There’s still just two seniors on this ’14-15 team, Presley and Shalie Dheensaw. If Galdeira leads by example, they’ve got the vocal, accountability end down. The freshmen attest to that. Lia brings comedic effect. She allows everyone to relax. You need both styles to be really good.
A note to that dynamic. Before the Cal game in Seattle, Presley sat next to Galdeira on the bench just before the opening tip. Galdeira’s head was bowed, heavy in thought and prayer. Then, she resurfaced, only to be met by Presley frazzling her with her hands.
“Tia’s…I never know what she’s doing,” says Galdeira, laughing. “But that’s what makes us a team. We all have different personalities, and we all love each other for who we are.”

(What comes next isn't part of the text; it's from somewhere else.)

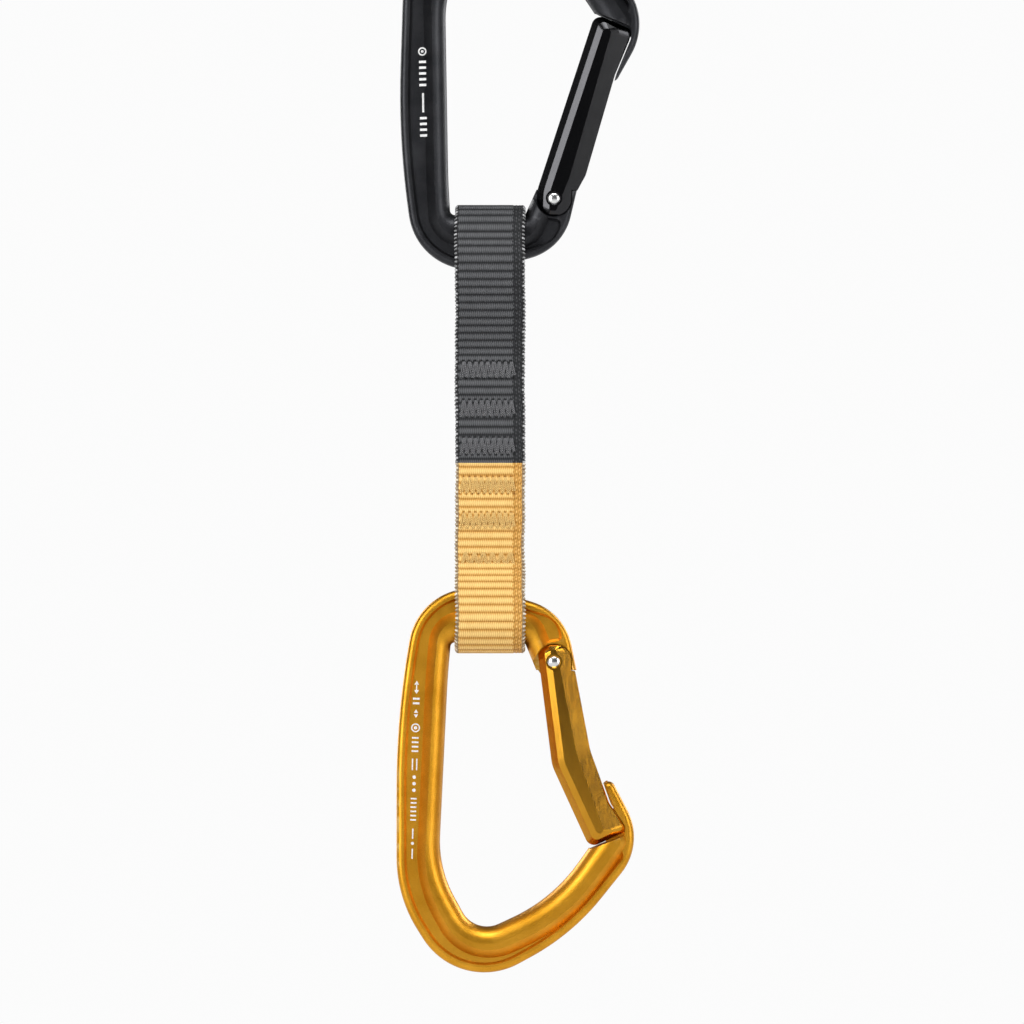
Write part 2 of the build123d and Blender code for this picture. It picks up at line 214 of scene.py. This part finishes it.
def woven(name, painted_groove_shade, body, painted_crest_highlight, bead_dark, bead_light, sheen, rough=0.62):
    """Woven nylon: ribs and beads come from the mesh, yarns and fibres from here, and the rib
    relief also paints the colour: painted shade in the grooves, painted highlight on the crests
    and bead tops.
    """
    m = Nodes(name)
    uv = m.tree.nodes.new("ShaderNodeUVMap").outputs["UV"]
    split = m.add("ShaderNodeSeparateXYZ", Vector=uv)
    across, along = split.outputs[0], split.outputs[1]
    relief = m.attribute("relief")
    bead = m.attribute("bead")
    # yarns run along the webbing and lean one way, then the other, from rib to rib
    lean = m.math("PINGPONG", along, rib_pitch / mm)
    turn = m.math("MULTIPLY", m.math("ADD", across, m.math("MULTIPLY", lean, 0.22)), 11.4)
    yarn = m.math("ADD", m.math("MULTIPLY", m.math("SINE", turn), 0.5), 0.5)
    fibre = m.noise(m.add("ShaderNodeMapping", Vector=uv, Scale=(24.0, 5.0, 1.0)).outputs[0],
                    1.0, 3.0, 0.7)
    cloud = m.noise(m.add("ShaderNodeMapping", Vector=uv, Scale=(0.5, 0.3, 1.0)).outputs[0],
                    1.0, 3.0)
    # the rib relief sets most of the colour: painted shade in the grooves, painted highlight on
    # the crests
    level = m.math("ADD", m.math("MULTIPLY", relief, 0.62), m.math("MULTIPLY", yarn, 0.22))
    level = m.math("ADD", level, m.math("MULTIPLY", fibre, 0.3))
    level = m.math("ADD", level, m.math("MULTIPLY", cloud, 0.12))
    colour = m.ramp(level, (0.22, painted_groove_shade), (0.62, body), (1.0, painted_crest_highlight))
    # selvedge beads: grey edge yarn colour, painted lighter on each bead's top as a painted
    # highlight
    bead_colour = m.ramp(m.math("ADD", bead, m.math("MULTIPLY", fibre, 0.25)),
                         (0.45, bead_dark), (1.0, bead_light))
    colour = m.mix(m.math("GREATER_THAN", bead, 0.02), colour, bead_colour)
    normal = m.bump(m.math("ADD", yarn, m.math("MULTIPLY", fibre, 0.7)), 0.00011, 0.9)
    return m.finish(Base_Color=colour, Roughness=rough, Normal=normal, Sheen_Weight=sheen,
                    Sheen_Roughness=0.4, Specular_IOR_Level=0.35)


def thread(name, dark, light):
    """Sewing thread: two plies twisted together."""
    m = Nodes(name)
    place = m.local()
    wave = m.add("ShaderNodeTexWave", Vector=place, Scale=1400.0, Distortion=1.5)
    wave.bands_direction = "DIAGONAL"
    colour = m.mix(wave.outputs["Fac"], dark, light)
    return m.finish(Base_Color=colour, Roughness=0.5, Sheen_Weight=0.06, Sheen_Roughness=0.4,
                    Normal=m.bump(wave.outputs["Fac"], 0.00008, 0.8))


def rubber(name, dark, light):
    m = Nodes(name)
    place = m.local()
    fine = m.noise(place, 2500.0, 3.0)
    return m.finish(Base_Color=m.ramp(fine, (0.3, dark), (0.7, light)), Roughness=0.7,
                    Normal=m.bump(fine, 0.00005, 0.6))


def paint(name, colour):
    """Thin printed marking, slightly uneven."""
    m = Nodes(name)
    patch = m.noise(m.local(), 2600.0, 3.0)
    tone = m.ramp(patch, (0.3, tuple(c * 0.75 for c in colour)), (0.6, colour))
    return m.finish(Base_Color=tone, Roughness=0.55)


materials = {
    "black_satin": anodised("black_satin", (0.022, 0.0225, 0.025), (0.062, 0.063, 0.068),
                            (0.22, 0.22, 0.23), 0.46, 0.7, 0.1),
    "black_gloss": anodised("black_gloss", (0.012, 0.012, 0.014), (0.02, 0.02, 0.022),
                            (0.12, 0.12, 0.13), 0.17, 0.08, 0.6, False),
    "amber_satin": anodised("amber_satin", (0.54, 0.225, 0.006), (0.88, 0.43, 0.035),
                            (0.98, 0.72, 0.28), 0.40, 0.7, 0.12),
    "amber_gloss": anodised("amber_gloss", (0.55, 0.24, 0.008), (0.68, 0.33, 0.02),
                            (0.95, 0.7, 0.28), 0.16, 0.08, 0.3, False),
    "rivet_steel": bright_steel("rivet_steel", (0.86, 0.86, 0.85), 0.16),
    "spring_steel": bright_steel("spring_steel", (0.5, 0.5, 0.51), 0.3),
    # webbing colours run groove, body, crest: the groove colour is painted shade, the crest
    # colour a painted highlight
    "webbing_charcoal": woven("webbing_charcoal", (0.003, 0.0035, 0.004), (0.012, 0.013, 0.015),
                              (0.11, 0.112, 0.118), (0.006, 0.006, 0.007), (0.62, 0.62, 0.63),
                              0.05),
    "webbing_amber": woven("webbing_amber", (0.22, 0.080, 0.008), (0.66, 0.32, 0.055),
                           (0.97, 0.68, 0.25), (0.30, 0.20, 0.10), (0.95, 0.86, 0.70), 0.05),
    "thread_charcoal": thread("thread_charcoal", (0.014, 0.014, 0.016), (0.22, 0.22, 0.23)),
    "thread_amber": thread("thread_amber", (0.50, 0.24, 0.04), (0.97, 0.70, 0.26)),
    "keeper_rubber": rubber("keeper_rubber", (0.03, 0.016, 0.01), (0.07, 0.04, 0.025)),
    "print_white": paint("print_white", (0.85, 0.85, 0.84)),
}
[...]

Toward the latter stages of that conference tourney game against Cal, there was this voice that kept ringing out in the Wazzu fan section, just a few rows above the bench.
A quick turn of the head, and oh, it’s Lia’s father, Phillip. Asked afterward if that number bore any significance for Lia, Phillip chuckled and shook his head ever so slightly. He was referring to Cal junior star forward Reshanda Gray. “I just wanted Lia to take it to the rim and foul her out.”
Her brothers hadn’t made it for the conference tournament, but her mother was in attendance, sitting nearby. Phillip stood up to speak about this journey. How this tournament has been another revelation, how the team continued to become a reflection of the coaching staff.
Seattle was another chance for the Galdeiras to meet with the parents of other players and get to know this community better. Both of Awa’s parents were in attendance as well.
Phillip stared toward the Key Arena rafters. This team had come such a long way from the losses of last year.
You have to think that more post-season bids are on the way, the occasions becoming increasingly grand.
Phillip speaks about the opportunities present. Then, with trademark lyrical flourish, he finishes with, “This is where memories are made.”
Lia speaks for both of them—hell, the whole family, of which Wazzu has become an indelible member—when she turns her attention toward the season at hand and says, “This year is gonna be awesome.”